>>>

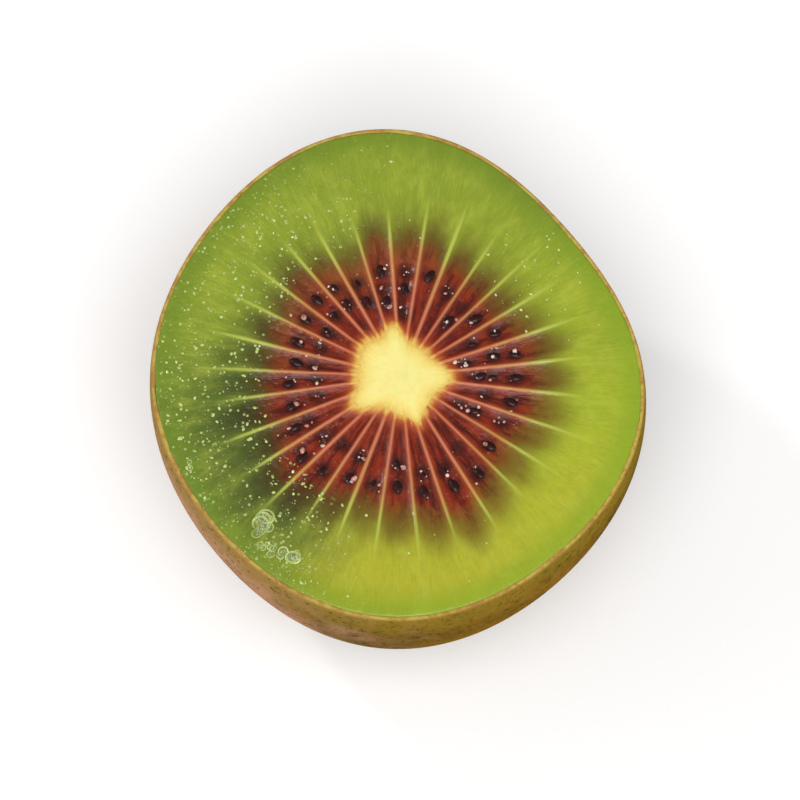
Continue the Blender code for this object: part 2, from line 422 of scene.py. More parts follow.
flesh = {
    "perChamber": 24,         # columns between two rays
    "faceRows": 112,
    "wallRows": 10,
    "wellRows": 4,
    "insideSkin": 0.05 * mm,  # how far it reaches into the skin
    "hollow": 0.22 * mm,      # depth of the seed chambers
    "hollowEnd": 3.4 * mm,    # how slowly they level out in the green
    "pocket": 0.08 * mm,      # round each seed
    "pocketRadius": 0.9 * mm,
    "redJitter": 0.6 * mm,    # chamber to chamber
    "rimSink": 0.07 * mm,     # where it meets the skin
    "rimSwell": 0.03 * mm,
    "knifeWave": 0.05 * mm,   # how far the cut is from flat
    "crowd": 0.55,            # how much closer the columns stand by the rays
}

chamberRed = np.array([draw.uniform(-1, 1) for _ in rayAt])
chamberTone = np.array([draw.random() for _ in rayAt])
rayStrength = np.array([draw.uniform(rays["faintest"], 1) for _ in rayAt])
draw = random.Random(11)
for _ in range(2 * rays["count"]):  # passes the rays' draws, so the seeds come as in the solids
    draw.random()

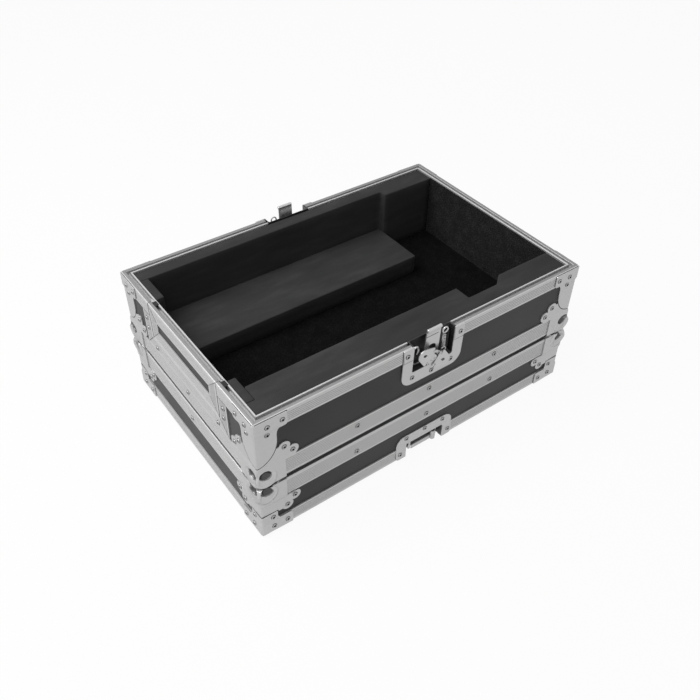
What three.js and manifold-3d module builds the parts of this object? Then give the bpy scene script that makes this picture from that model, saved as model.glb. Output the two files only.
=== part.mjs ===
// A road case for a ten-inch mixer, open, with its base standing on its own lid.
// Millimetres, +Z up, +X along the case. The origin is on the floor, under the middle of the case.
// The cable hatch is at -X, the carrying handle at +X, and a butterfly latch at -Y and at +Y.
import * as THREE from "three";
import { mergeVertices } from "three/addons/utils/BufferGeometryUtils.js";
import Module from "manifold-3d";

const wasm = await Module();
wasm.setup();

// The case as a whole
const caseLength = 530;
const caseDepth = 352;
const lidHeight = 88;
const baseHeight = 110;
const stackGap = 8;

// Sheet, board and clearances
const skin = 1.5;
const wall = 9.5;
const flat = 6.5;
const mitreGap = 0.3;
const seatGap = 0.3;
const overrun = 5;

// The hybrid rim profile: two legs over the board's edge, with a groove or a tongue between them
const baseRimFace = 21;
const lidRimFace = 22;
const rimInnerLeg = 14;
const rimCrown = 8;
const rimRound = 2.8;
const rimInnerRound = 0.6;
const grooveInset = 6;
const grooveWidth = 3.4;
const grooveDepth = 5;
const tongueHeight = 4;
const tongueClearance = 0.3;
const tongueChamfer = 0.6;
const arcSteps = 4;
const rodSides = 20;

// The plain angle along the lid's top edges and the base's bottom edges
const angleLeg = 30;
const angleRound = 1.2;

// Ball corners
const ballRadius = 19.5;
const ballInset = 16.5;
const ballRise = 5;
const ballPlay = 0.4;
const ballPocketGap = 0.3;
const cupRimCut = 1;
const ballBlockHeight = 26;
const dentRadius = 10.5;
const dentAlong = 8;
const dentOut = 4.5;
const dentRise = 14;
const leafArm = 39;
const leafReach = 56;
const lobeRadius = 8.5;
const lobeNear = 39;
const lobeFar = 50.5;
const lobeEndShare = 0.85;
const ballSlices = 16;
const ballRings = 8;
const dentSlices = 10;
const dentRings = 6;

// Corner braces
const baseBraceArm = 45;
const baseBraceTopGap = 1;
const baseBraceHalf = 30;
const baseBraceFillet = 12;
const baseBraceStraight = 18.5;
const baseBraceTip = 34.5;
const lidBraceArm = 45;
const lidBraceWidth = 24;
const lidBraceHeight = 35.5;

// Cable hatch
const hatchMargin = 84.5;
const hatchSill = 51;
const hatchPlay = 0.3;
const hatchNotch = 16;
const hatchNotchInset = 2.5;

// Foam
const foamDrop = 2.5;
const foamGap = 0.3;
const sideFoam = 13;
const sideFoamEnd = 94;
const backFoam = 20.5;
const backBlock = 33;
const blockStart = 159;
const frontFoam = 24.5;
const frontPad = 49.5;
const frontPadEnd = 91;
const frontNotchEnd = 142;
const frontStrip = 39;
const platformHeight = 31.5;
const platformFront = 48;
const lidFoamThickness = 20;

// Butterfly latch, measured from its rotor's axis on the case's outer face
const latchAxisDrop = 34;
const dishHalf = 33.5;
const dishWall = 1.5;
const dishBackWall = 1.2;
const dishFloor = 11;
const dishSill = 11;
const boardPlay = 1;
const plateHalf = 50;
const plateDrop = 31;
const plateRound = 17;
const postRadius = 7;
const postFront = 1.1;
const stemRadius = 3;
const stemLength = 6;
const runningPlay = 0.3;
const rotorRadius = 10.4;
const yokeBack = 0.4;
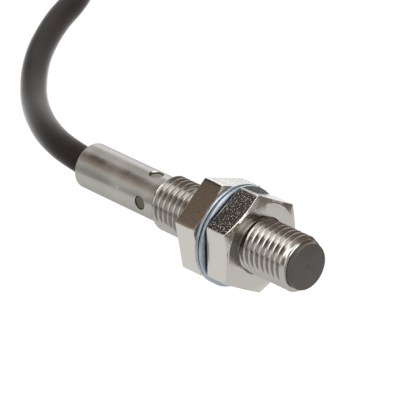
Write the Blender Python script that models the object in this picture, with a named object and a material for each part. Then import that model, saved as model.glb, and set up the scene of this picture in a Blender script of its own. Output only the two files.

<<<

* WRITTEN PROBLEM: State how many lines include the string "manifold". Give no other information.

* FINAL ANSWER: 2